Task description: Quote the lines exactly, starting with the line that contains "const limbs = growLimbs();" and ending with the line that contains "shown = obj.evaluated_get(depsgraph)", and leave out all other lines.

* START Dataset content *

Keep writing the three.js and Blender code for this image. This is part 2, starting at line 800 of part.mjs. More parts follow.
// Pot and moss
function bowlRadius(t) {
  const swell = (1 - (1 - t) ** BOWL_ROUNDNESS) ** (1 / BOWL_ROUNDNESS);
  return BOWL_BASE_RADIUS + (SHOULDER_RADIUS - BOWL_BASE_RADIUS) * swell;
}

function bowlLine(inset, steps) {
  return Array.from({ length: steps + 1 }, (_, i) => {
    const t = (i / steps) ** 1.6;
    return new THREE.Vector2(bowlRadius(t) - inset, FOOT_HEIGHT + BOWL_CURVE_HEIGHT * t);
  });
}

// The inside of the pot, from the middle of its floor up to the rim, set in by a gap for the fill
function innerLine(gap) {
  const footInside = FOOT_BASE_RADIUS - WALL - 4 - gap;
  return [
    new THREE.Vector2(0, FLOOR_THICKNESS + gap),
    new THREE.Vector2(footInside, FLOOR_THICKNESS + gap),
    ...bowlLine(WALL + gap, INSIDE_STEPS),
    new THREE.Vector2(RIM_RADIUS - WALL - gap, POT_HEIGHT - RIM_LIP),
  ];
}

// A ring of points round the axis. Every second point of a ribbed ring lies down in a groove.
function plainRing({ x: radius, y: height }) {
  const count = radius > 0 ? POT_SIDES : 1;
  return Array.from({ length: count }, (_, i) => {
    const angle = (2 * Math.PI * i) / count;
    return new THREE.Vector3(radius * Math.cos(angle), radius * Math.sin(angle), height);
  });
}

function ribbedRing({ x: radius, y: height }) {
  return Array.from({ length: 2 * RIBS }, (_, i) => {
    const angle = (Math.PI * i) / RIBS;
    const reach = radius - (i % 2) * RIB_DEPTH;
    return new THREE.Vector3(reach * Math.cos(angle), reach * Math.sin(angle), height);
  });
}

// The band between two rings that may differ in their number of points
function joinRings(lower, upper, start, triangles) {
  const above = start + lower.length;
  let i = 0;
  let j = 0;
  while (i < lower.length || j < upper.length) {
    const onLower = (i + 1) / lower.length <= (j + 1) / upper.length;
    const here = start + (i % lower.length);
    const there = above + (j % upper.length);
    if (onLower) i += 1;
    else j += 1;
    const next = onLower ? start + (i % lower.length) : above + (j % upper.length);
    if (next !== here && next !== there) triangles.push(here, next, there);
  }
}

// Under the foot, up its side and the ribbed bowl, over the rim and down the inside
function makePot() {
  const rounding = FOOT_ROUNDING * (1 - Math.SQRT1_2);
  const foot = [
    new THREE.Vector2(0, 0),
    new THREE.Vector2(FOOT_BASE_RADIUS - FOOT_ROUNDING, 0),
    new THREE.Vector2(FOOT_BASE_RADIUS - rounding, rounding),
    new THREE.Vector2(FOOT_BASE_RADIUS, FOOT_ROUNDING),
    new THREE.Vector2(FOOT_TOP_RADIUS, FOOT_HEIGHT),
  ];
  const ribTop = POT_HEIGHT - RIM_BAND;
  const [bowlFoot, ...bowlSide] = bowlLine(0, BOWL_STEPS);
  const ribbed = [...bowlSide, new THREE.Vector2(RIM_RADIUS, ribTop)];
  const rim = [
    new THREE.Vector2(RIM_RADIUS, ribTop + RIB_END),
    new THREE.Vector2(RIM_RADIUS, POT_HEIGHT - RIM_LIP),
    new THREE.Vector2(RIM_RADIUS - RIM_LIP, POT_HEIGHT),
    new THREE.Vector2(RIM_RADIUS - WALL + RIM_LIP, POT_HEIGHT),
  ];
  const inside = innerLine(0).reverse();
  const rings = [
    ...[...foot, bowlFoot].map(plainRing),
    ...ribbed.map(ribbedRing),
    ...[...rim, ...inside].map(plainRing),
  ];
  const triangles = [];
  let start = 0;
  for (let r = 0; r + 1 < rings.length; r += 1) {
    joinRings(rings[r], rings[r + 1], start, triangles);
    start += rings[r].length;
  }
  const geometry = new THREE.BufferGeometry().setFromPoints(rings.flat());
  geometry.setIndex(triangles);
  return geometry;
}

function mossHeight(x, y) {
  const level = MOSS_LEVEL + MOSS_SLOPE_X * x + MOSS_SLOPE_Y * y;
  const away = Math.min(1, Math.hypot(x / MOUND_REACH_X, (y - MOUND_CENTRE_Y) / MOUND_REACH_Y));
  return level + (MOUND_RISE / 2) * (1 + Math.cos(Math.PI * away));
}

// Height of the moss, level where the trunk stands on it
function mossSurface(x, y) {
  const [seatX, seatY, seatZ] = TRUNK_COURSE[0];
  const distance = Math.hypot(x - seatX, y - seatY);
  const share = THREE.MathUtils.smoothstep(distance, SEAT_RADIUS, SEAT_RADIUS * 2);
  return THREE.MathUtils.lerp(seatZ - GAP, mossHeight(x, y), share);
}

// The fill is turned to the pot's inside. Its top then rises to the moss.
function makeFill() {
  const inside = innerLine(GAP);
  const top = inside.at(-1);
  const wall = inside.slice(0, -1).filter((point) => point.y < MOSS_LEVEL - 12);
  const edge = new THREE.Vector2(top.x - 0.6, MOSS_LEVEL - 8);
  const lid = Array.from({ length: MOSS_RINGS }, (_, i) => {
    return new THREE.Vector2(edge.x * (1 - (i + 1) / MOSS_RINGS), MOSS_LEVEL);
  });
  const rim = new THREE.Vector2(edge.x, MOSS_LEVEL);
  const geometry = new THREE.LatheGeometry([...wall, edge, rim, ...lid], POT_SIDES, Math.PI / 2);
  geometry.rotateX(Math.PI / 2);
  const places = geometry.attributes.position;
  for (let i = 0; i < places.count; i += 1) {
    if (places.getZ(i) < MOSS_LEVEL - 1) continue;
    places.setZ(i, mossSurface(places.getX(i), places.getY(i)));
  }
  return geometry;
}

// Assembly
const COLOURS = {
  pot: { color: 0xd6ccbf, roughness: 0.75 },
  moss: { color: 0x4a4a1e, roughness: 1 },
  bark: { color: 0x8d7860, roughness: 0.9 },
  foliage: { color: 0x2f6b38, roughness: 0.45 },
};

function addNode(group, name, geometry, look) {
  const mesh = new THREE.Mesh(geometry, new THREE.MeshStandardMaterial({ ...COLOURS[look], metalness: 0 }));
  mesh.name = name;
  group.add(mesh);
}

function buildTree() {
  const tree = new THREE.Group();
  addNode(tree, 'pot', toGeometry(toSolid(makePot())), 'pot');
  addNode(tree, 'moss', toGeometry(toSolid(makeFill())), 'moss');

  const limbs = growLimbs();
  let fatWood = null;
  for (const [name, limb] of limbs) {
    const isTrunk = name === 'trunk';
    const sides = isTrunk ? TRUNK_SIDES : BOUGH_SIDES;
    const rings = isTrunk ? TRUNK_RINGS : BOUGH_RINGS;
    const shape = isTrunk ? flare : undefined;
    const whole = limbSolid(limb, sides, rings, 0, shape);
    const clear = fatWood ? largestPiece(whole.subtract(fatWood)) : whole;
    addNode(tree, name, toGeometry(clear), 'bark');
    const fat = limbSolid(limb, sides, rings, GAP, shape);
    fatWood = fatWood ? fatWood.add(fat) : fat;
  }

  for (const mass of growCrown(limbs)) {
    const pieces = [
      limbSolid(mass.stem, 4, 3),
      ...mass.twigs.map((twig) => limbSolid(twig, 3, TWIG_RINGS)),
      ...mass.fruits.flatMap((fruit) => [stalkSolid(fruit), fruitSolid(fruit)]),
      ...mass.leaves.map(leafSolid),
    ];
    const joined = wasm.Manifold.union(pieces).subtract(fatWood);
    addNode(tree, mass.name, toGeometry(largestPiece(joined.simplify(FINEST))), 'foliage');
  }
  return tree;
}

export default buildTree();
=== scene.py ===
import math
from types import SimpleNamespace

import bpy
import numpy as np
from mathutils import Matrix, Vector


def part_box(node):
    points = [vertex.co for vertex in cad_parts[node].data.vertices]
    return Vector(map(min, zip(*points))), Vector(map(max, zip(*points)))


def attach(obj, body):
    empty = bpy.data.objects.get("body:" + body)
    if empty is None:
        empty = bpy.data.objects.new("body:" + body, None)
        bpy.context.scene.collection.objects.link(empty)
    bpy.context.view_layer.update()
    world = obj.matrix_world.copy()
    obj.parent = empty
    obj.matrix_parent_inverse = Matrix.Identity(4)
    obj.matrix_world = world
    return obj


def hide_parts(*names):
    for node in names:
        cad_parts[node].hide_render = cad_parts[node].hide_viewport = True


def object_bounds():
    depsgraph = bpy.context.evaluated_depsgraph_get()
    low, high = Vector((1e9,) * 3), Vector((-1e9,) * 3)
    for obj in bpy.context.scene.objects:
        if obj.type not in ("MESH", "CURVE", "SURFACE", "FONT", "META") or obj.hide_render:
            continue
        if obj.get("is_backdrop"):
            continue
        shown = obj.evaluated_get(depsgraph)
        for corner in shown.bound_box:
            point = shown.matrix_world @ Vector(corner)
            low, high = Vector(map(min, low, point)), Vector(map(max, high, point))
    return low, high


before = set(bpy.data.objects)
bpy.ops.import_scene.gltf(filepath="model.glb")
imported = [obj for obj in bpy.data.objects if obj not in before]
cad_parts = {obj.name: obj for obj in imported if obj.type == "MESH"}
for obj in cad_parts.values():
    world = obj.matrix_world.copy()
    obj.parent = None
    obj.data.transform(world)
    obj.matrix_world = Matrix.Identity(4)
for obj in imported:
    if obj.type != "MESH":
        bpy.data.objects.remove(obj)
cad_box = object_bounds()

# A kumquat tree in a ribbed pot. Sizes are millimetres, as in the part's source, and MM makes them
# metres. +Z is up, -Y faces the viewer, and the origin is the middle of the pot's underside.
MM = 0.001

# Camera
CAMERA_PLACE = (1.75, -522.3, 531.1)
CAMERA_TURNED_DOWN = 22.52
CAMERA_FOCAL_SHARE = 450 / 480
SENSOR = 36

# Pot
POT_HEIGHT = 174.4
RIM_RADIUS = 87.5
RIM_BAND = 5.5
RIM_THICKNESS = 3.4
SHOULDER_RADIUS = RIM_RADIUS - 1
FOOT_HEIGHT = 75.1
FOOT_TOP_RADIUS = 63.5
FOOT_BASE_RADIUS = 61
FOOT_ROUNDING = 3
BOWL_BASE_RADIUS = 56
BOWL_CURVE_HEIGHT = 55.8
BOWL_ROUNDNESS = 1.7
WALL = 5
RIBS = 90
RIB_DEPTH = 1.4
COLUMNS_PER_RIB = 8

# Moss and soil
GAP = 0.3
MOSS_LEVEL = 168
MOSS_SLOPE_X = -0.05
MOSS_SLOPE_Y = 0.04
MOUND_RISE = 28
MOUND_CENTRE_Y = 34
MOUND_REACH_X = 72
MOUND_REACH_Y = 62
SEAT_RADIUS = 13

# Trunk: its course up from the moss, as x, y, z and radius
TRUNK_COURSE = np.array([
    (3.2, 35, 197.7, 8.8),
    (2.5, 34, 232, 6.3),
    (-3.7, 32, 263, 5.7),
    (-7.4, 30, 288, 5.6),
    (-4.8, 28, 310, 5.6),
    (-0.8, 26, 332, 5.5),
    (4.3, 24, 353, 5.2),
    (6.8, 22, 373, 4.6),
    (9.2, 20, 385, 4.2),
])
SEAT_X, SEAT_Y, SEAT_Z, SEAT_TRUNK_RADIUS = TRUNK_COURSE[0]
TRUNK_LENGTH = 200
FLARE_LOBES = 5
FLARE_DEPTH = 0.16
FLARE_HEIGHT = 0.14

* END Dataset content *

Full response:
  const limbs = growLimbs();
  let fatWood = null;
  for (const [name, limb] of limbs) {
    const isTrunk = name === 'trunk';
    const sides = isTrunk ? TRUNK_SIDES : BOUGH_SIDES;
    const rings = isTrunk ? TRUNK_RINGS : BOUGH_RINGS;
    const shape = isTrunk ? flare : undefined;
    const whole = limbSolid(limb, sides, rings, 0, shape);
    const clear = fatWood ? largestPiece(whole.subtract(fatWood)) : whole;
    addNode(tree, name, toGeometry(clear), 'bark');
    const fat = limbSolid(limb, sides, rings, GAP, shape);
    fatWood = fatWood ? fatWood.add(fat) : fat;
  }

  for (const mass of growCrown(limbs)) {
    const pieces = [
      limbSolid(mass.stem, 4, 3),
      ...mass.twigs.map((twig) => limbSolid(twig, 3, TWIG_RINGS)),
      ...mass.fruits.flatMap((fruit) => [stalkSolid(fruit), fruitSolid(fruit)]),
      ...mass.leaves.map(leafSolid),
    ];
    const joined = wasm.Manifold.union(pieces).subtract(fatWood);
    addNode(tree, mass.name, toGeometry(largestPiece(joined.simplify(FINEST))), 'foliage');
  }
  return tree;
}

export default buildTree();
=== scene.py ===
import math
from types import SimpleNamespace

import bpy
import numpy as np
from mathutils import Matrix, Vector


def part_box(node):
    points = [vertex.co for vertex in cad_parts[node].data.vertices]
    return Vector(map(min, zip(*points))), Vector(map(max, zip(*points)))


def attach(obj, body):
    empty = bpy.data.objects.get("body:" + body)
    if empty is None:
        empty = bpy.data.objects.new("body:" + body, None)
        bpy.context.scene.collection.objects.link(empty)
    bpy.context.view_layer.update()
    world = obj.matrix_world.copy()
    obj.parent = empty
    obj.matrix_parent_inverse = Matrix.Identity(4)
    obj.matrix_world = world
    return obj


def hide_parts(*names):
    for node in names:
        cad_parts[node].hide_render = cad_parts[node].hide_viewport = True


def object_bounds():
    depsgraph = bpy.context.evaluated_depsgraph_get()
    low, high = Vector((1e9,) * 3), Vector((-1e9,) * 3)
    for obj in bpy.context.scene.objects:
        if obj.type not in ("MESH", "CURVE", "SURFACE", "FONT", "META") or obj.hide_render:
            continue
        if obj.get("is_backdrop"):
            continue
        shown = obj.evaluated_get(depsgraph)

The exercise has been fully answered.